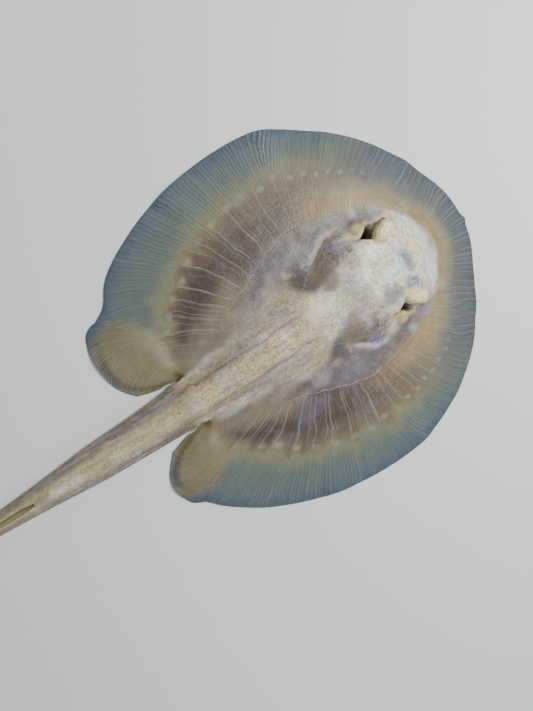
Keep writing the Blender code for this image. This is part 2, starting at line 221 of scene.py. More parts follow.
def trunkRise(s, a):
    half = 0.135 - 0.080 * softStep(0.55, 0.95, s)
    back = heights["trunk"] * softStep(0.50, 0.66, s) * fall(0.35, 1.05, a / half)
    return back + heights["spine"] * softStep(0.50, 0.66, s) * bump(a, 0.045)


def padRadius(s, a):
    centre, radii = heights["padCentre"], heights["padRadii"]
    return np.hypot((s - centre[0]) / radii[0], (a - centre[1]) / radii[1])


def gillCrease(s, a):  # distance from the fold outside each gill chamber, and the fold's strength
    line = 0.156 - 0.040 * softStep(0.455, 0.545, s)
    return a - line, between(0.405, 0.44, 0.505, 0.545, s)


def shoulderArm(s, a):  # distance from the pale ridge that runs out from the shoulder girdle
    bend = 0.545 + 0.065 * fall(0.070, 0.115, a) + 0.012 * softStep(0.12, 0.17, a)
    return s - bend


def bandHalf(s):  # half width of the muscle band along the back
    return 0.113 - 0.030 * softStep(0.66, 0.80, s) - 0.022 * softStep(0.80, 0.98, s)


swellings = (  # height, s, t, radius along, radius across, flat share, also on the other side
    (-0.0085, 0.295, 0.006, 0.042, 0.052, 0.30, False),  # hollow of the skull
    (-0.0075, 0.316, -0.056, 0.030, 0.026, 0.20, False), (-0.0045, 0.316, 0.052, 0.028, 0.022, 0.20, False),
    (0.0045, 0.448, 0.052, 0.044, 0.044, 0.00, True),  # rear of the skull
    (0.0052, 0.455, 0.122, 0.070, 0.040, 0.10, True),  # gill chamber
    (0.0075, 0.512, 0.078, 0.062, 0.050, 0.05, True),  # shoulder
    (-0.0060, 0.588, 0.118, 0.036, 0.034, 0.15, True), (-0.0035, 0.398, 0.117, 0.026, 0.010, 0.10, True),
)


def foldRelief(s, t):  # hollows, ridges and creases of the back that are too small for the solids
    a = np.abs(t)
    z = 0 * s
    for height, s0, t0, along, across, flat, both in swellings:
        z += height * spot(s, a if both else t, s0, t0, along, across, flat)
    ring = np.hypot((s - 0.362) / 0.046, (t - 0.003) / 0.030)
    z += 0.0028 * bump(ring - 1, 0.24) - 0.0014 * fall(0.5, 1.0, ring)
    z += 0.0026 * between(0.36, 0.38, 0.43, 0.47, s) * bump(a - 0.100, 0.013)
    crease, creased = gillCrease(s, a)
    z -= 0.0052 * creased * bump(crease, 0.0085)
    z += 0.0020 * bump(shoulderArm(s, a), 0.0100) * between(0.030, 0.055, 0.140, 0.175, a)
    inBand = a / bandHalf(s)
    z += 0.0022 * between(0.595, 0.635, 0.72, 0.80, s) * fall(0.75, 1.10, inBand)
    z -= 0.0020 * bump(inBand - 1.10, 0.07) * between(0.61, 0.66, 0.90, 0.97, s)
    z -= 0.0012 * bump(a - 0.038, 0.0075) * between(0.62, 0.66, 0.93, 0.99, s)
    z += 0.0015 * bump(a - 0.065, 0.014) * between(0.62, 0.68, 0.90, 0.97, s)
    z += 0.0014 * bump(a, 0.011) * softStep(0.60, 0.72, s)
    flankLine = a - 0.124 + 0.045 * softStep(0.86, 0.97, s)
    z += 0.0018 * bump(flankLine, 0.0090) * between(0.79, 0.83, 0.93, 0.97, s)
    lumps = mottle(s, t, 0.045, 5) + 0.6 * mottle(s, t, 0.022, 6) - 0.8
    return z + 0.0022 * lumps * fall(0.24, 0.32, a)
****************
• Given task: Set down each line of the material verbatim, from the first line through the line that contains "return back +".

• Result:
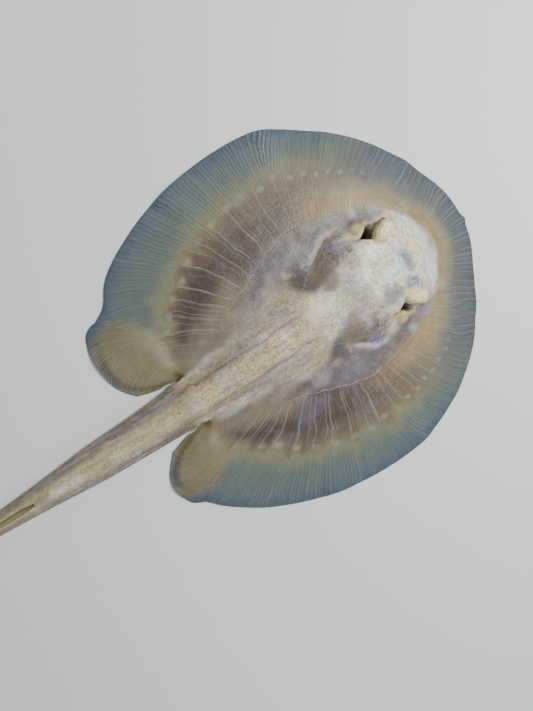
Keep writing the Blender code for this image. This is part 2, starting at line 221 of scene.py. More parts follow.
def trunkRise(s, a):
    half = 0.135 - 0.080 * softStep(0.55, 0.95, s)
    back = heights["trunk"] * softStep(0.50, 0.66, s) * fall(0.35, 1.05, a / half)
    return back + heights["spine"] * softStep(0.50, 0.66, s) * bump(a, 0.045)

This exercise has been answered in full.